Pas un mot, en revanche, sur ses intentions à plus long terme. En théorie, rien ne l’empêche de chercher à constituer une autre majorité que celle d’abord envisagée. En pratique, cela semble cependant exclu : avant les élections, la chancelière sortante a en effet déclaré qu’il n’était pas question pour elle de gouverner avec Die Linke (gauche radicale) ou avec Alternative pour l’Allemagne (extrême droite).

Restent les sociaux-démocrates, avec qui elle a déjà gouverné à deux reprises (2005-2009 et 2013-2017). Mais le président du SPD, Martin Schulz, a assuré dès le soir de sa défaite aux élections législatives (20,5 % des voix, le plus mauvais score obtenu par le parti depuis la seconde guerre mondiale), qu’il souhaitait désormais siéger dans l’opposition. Une position réaffirmée depuis à plusieurs reprises, M. Schulz ayant précisé qu’en cas d’échec des négociations entre la CDU-CSU, le FDP et les Verts, la seule issue était, selon lui, l’organisation de nouvelles élections.

  • Peut-il y avoir de nouvelles élections ?

En cas d’échec des négociations, la Constitution est en réalité muette, pour la simple raison que les négociations post-élections législatives qui ont lieu actuellement ne sont qu’un usage, mais ne figurent pas dans le texte de la Loi fondamentale.

Si Mme Merkel ne réussit pas à former une nouvelle majorité, la tenue de nouvelles élections n’est pas automatique. Pour que celles-ci aient lieu, deux voies sont en effet possibles. La première serait qu’elle propose une motion de confiance au Bundestag et que celle-ci n’obtienne pas la majorité, ce qui autoriserait le président de la République à procéder à une dissolution.

Des élections législatives anticipées ont déjà eu lieu à trois reprises – 1972, 1983 et 2005 – mais c’était en cours de mandature, après le refus par le Bundestag de voter une motion de confiance proposée par le chancelier. Ces fois-là, comme le prévoit l’article 68 de la Constitution, le président fédéral avait eu vingt et un jours pour dissoudre le Bundestag.

Or, cette fois, une telle procédure ne pourrait pas avoir lieu : n’ayant pas encore été élue par le nouveau Parlement, Mme Merkel ne peut pas demander la confiance des députés, rendant impossible la dissolution du Bundestag par le président de la République.

Reste une seconde possibilité. Selon l’article 63 de la Constitution, le président de la République a un autre moyen de provoquer de nouvelles élections, mais seulement au terme d’un long processus.
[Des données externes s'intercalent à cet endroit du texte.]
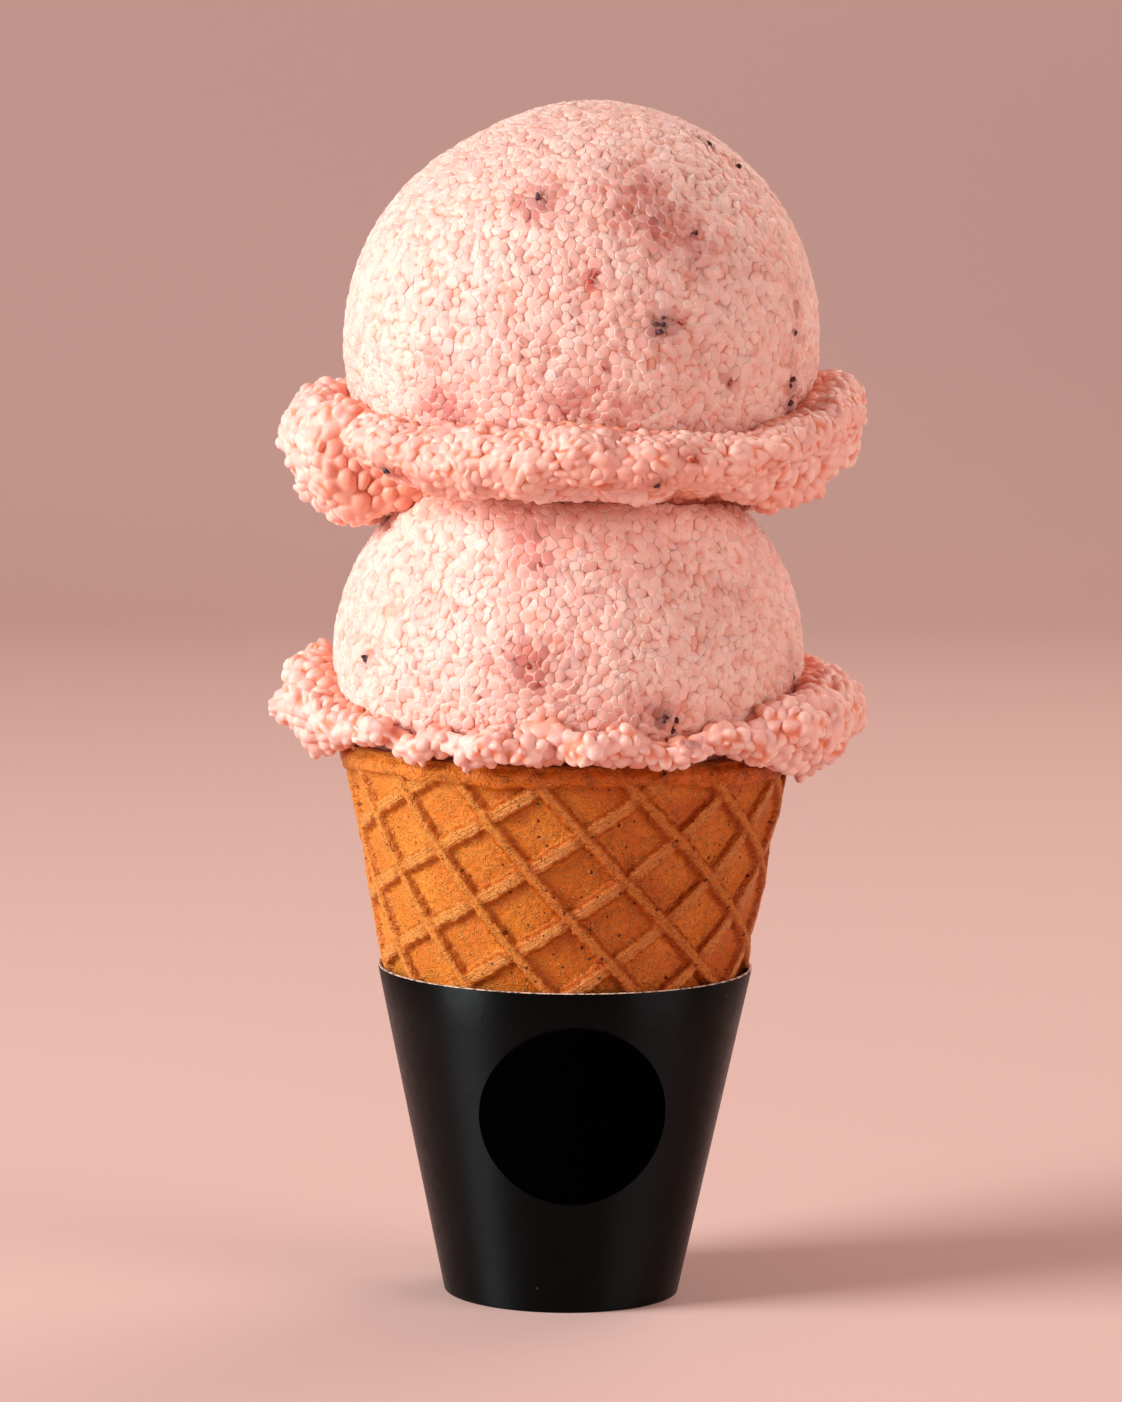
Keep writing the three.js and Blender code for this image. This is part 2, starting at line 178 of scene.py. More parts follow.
# Painted shade on the ice cream: where its colour is deepened for the shade in crevices, hollows,
# undersides and low parts: how deep at least, how much deeper at most, the span of azimuths by its
# centre and half width, and where it starts and is full by the distance from the ball's centre, by
# the distance from its axis and by height. None is where it doesn't matter.
UPPER_BALL_SHADES = [(0, 1.0, None, None, None, (109.5, 106.5))]
LOWER_BALL_SHADES = [(0, 0.3, None, None, None, (102, 106))]
LOWER_COLLAR_SHADES = [(0, 0.7, None, (34.2, 32.0), None, None)]
UPPER_COLLAR_SHADES = LOWER_COLLAR_SHADES + [
    (0, 0.75, (-53, 19), None, (37.8, 36.0), (118, 114)),
    (0, 0.5, (112, 48), (37.2, 34.6), None, (110, 113)),
    (0, 0.5, (85, 60), None, None, (110.5, 105.5)),
]
# The front roll has a slight peach tint of its own all over, and painted shade on its lower half
FRONT_ROLL_SHADES = LOWER_COLLAR_SHADES + [(0.08, 0.26, None, None, None, (116, 110))]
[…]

Pour cela, il doit d’abord proposer un chancelier au Bundestag. Si celui-ci n’obtient pas la majorité absolue, ce qui n’est jamais arrivé jusque-là, les députés ont alors quatorze jours pour trouver un candidat.

Passé ce délai, si n’a été élu qu’un candidat bénéficiant d’une majorité relative, le président peut soit le nommer chancelier, mais en prenant le risque de mettre en place un gouvernement minoritaire, soit dissoudre le Bundestag. De nouvelles élections doivent alors se tenir dans les deux mois. Les Allemands pourraient donc devoir retourner aux urnes début 2018, alors qu’ils venaient fin septembre d’élire leurs députés.